## AIM OF THE EXERCISE
Reproduce the entries exactly.

## DATA ENTRIES
----
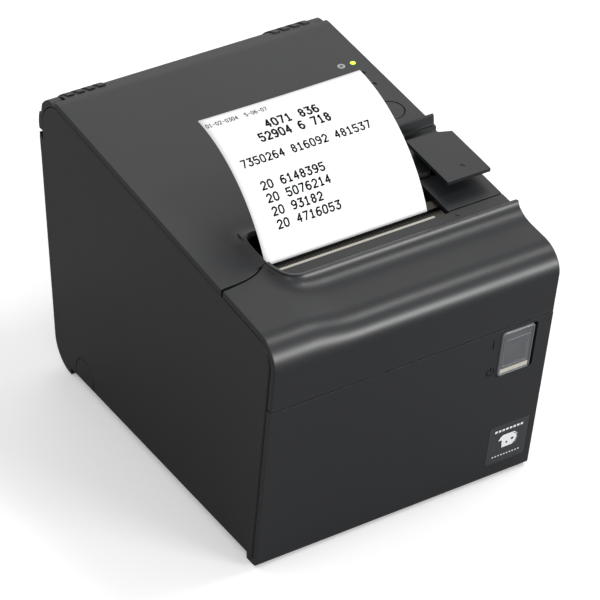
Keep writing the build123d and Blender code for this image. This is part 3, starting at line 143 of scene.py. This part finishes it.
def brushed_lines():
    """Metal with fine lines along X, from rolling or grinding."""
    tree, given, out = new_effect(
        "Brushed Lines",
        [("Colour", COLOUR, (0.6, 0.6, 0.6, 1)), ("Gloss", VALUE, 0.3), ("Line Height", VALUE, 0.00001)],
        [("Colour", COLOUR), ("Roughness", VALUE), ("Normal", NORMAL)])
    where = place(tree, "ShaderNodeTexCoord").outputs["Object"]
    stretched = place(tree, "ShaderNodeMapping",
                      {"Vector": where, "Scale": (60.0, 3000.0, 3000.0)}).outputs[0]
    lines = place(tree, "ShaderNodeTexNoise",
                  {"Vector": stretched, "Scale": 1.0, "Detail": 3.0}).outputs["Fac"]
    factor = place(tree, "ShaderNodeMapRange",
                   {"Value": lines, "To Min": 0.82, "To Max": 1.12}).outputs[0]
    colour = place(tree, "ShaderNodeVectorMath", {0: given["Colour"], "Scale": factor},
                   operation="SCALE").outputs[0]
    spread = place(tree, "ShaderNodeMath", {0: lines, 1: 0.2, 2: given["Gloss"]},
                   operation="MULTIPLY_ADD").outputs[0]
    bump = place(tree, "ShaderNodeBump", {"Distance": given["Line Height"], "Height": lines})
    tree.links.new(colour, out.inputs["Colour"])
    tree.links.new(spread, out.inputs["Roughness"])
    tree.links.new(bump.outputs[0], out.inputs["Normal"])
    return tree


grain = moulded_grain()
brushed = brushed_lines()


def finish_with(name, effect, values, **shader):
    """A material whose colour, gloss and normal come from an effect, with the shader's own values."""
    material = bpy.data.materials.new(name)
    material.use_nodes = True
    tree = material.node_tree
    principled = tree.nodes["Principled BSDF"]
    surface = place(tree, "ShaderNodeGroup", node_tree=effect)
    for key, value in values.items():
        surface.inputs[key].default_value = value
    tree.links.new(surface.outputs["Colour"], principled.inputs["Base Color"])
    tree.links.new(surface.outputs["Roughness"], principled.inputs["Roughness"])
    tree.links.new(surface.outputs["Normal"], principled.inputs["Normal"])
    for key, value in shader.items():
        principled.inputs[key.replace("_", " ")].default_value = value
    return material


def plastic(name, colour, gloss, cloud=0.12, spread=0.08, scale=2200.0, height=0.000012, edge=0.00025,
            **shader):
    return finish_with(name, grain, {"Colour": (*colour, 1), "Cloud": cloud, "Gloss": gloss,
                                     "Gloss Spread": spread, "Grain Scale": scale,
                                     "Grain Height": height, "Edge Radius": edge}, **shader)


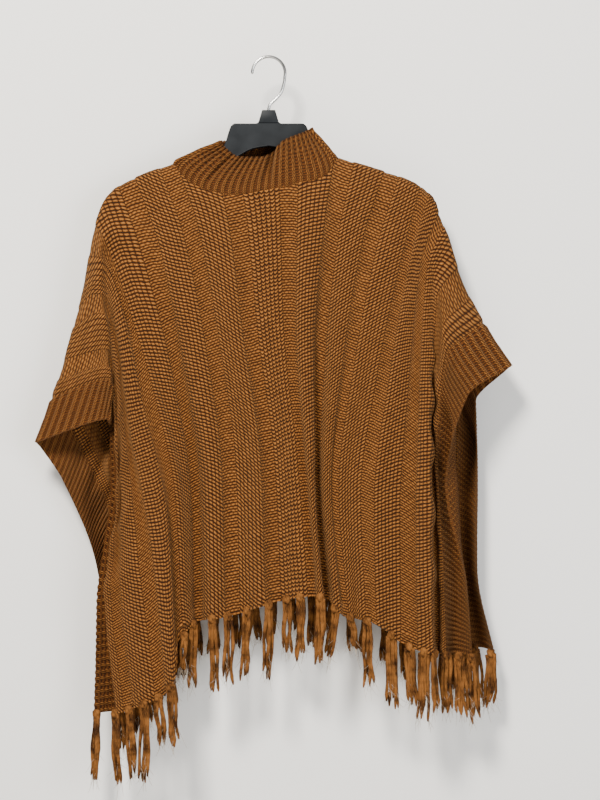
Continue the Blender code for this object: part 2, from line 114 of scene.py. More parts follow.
----
## CORRECT OUTPUT
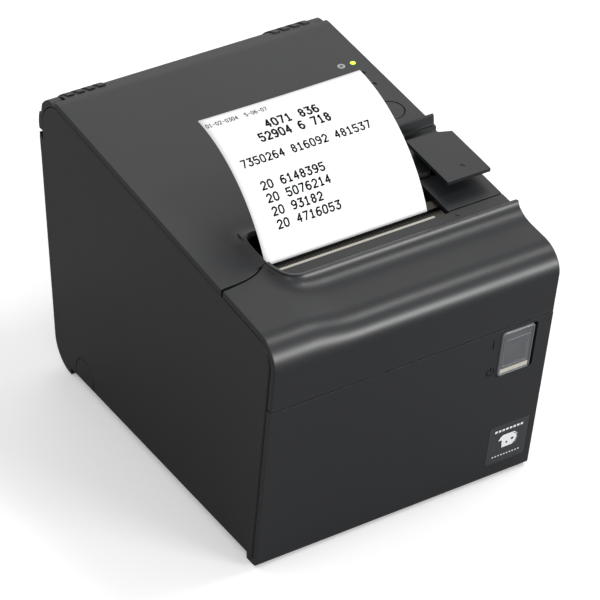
Keep writing the build123d and Blender code for this image. This is part 3, starting at line 143 of scene.py. This part finishes it.
def brushed_lines():
    """Metal with fine lines along X, from rolling or grinding."""
    tree, given, out = new_effect(
        "Brushed Lines",
        [("Colour", COLOUR, (0.6, 0.6, 0.6, 1)), ("Gloss", VALUE, 0.3), ("Line Height", VALUE, 0.00001)],
        [("Colour", COLOUR), ("Roughness", VALUE), ("Normal", NORMAL)])
    where = place(tree, "ShaderNodeTexCoord").outputs["Object"]
    stretched = place(tree, "ShaderNodeMapping",
                      {"Vector": where, "Scale": (60.0, 3000.0, 3000.0)}).outputs[0]
    lines = place(tree, "ShaderNodeTexNoise",
                  {"Vector": stretched, "Scale": 1.0, "Detail": 3.0}).outputs["Fac"]
    factor = place(tree, "ShaderNodeMapRange",
                   {"Value": lines, "To Min": 0.82, "To Max": 1.12}).outputs[0]
    colour = place(tree, "ShaderNodeVectorMath", {0: given["Colour"], "Scale": factor},
                   operation="SCALE").outputs[0]
    spread = place(tree, "ShaderNodeMath", {0: lines, 1: 0.2, 2: given["Gloss"]},
                   operation="MULTIPLY_ADD").outputs[0]
    bump = place(tree, "ShaderNodeBump", {"Distance": given["Line Height"], "Height": lines})
    tree.links.new(colour, out.inputs["Colour"])
    tree.links.new(spread, out.inputs["Roughness"])
    tree.links.new(bump.outputs[0], out.inputs["Normal"])
    return tree


grain = moulded_grain()
brushed = brushed_lines()


def finish_with(name, effect, values, **shader):
    """A material whose colour, gloss and normal come from an effect, with the shader's own values."""
    material = bpy.data.materials.new(name)
    material.use_nodes = True
    tree = material.node_tree
    principled = tree.nodes["Principled BSDF"]
    surface = place(tree, "ShaderNodeGroup", node_tree=effect)
    for key, value in values.items():
        surface.inputs[key].default_value = value
    tree.links.new(surface.outputs["Colour"], principled.inputs["Base Color"])
    tree.links.new(surface.outputs["Roughness"], principled.inputs["Roughness"])
    tree.links.new(surface.outputs["Normal"], principled.inputs["Normal"])
    for key, value in shader.items():
        principled.inputs[key.replace("_", " ")].default_value = value
    return material


def plastic(name, colour, gloss, cloud=0.12, spread=0.08, scale=2200.0, height=0.000012, edge=0.00025,
            **shader):
    return finish_with(name, grain, {"Colour": (*colour, 1), "Cloud": cloud, "Gloss": gloss,
                                     "Gloss Spread": spread, "Grain Scale": scale,
                                     "Grain Height": height, "Edge Radius": edge}, **shader)


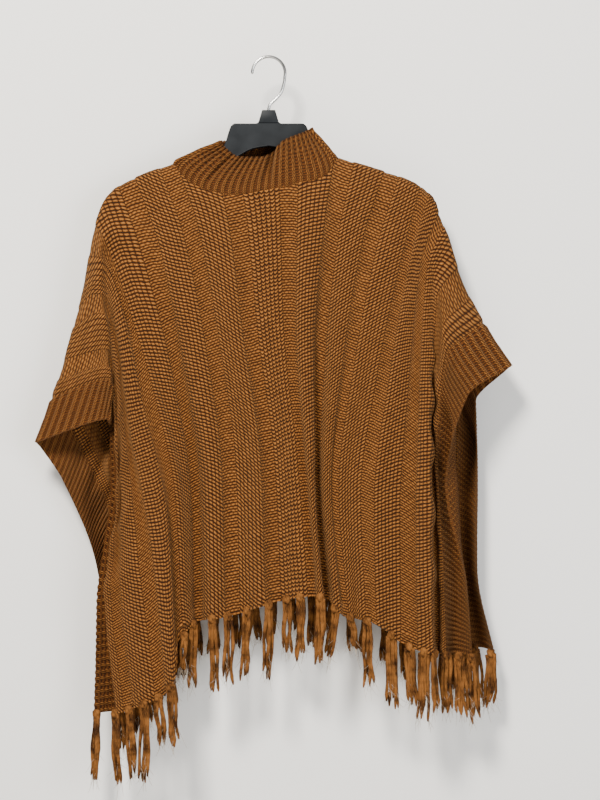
Continue the Blender code for this object: part 2, from line 114 of scene.py. More parts follow.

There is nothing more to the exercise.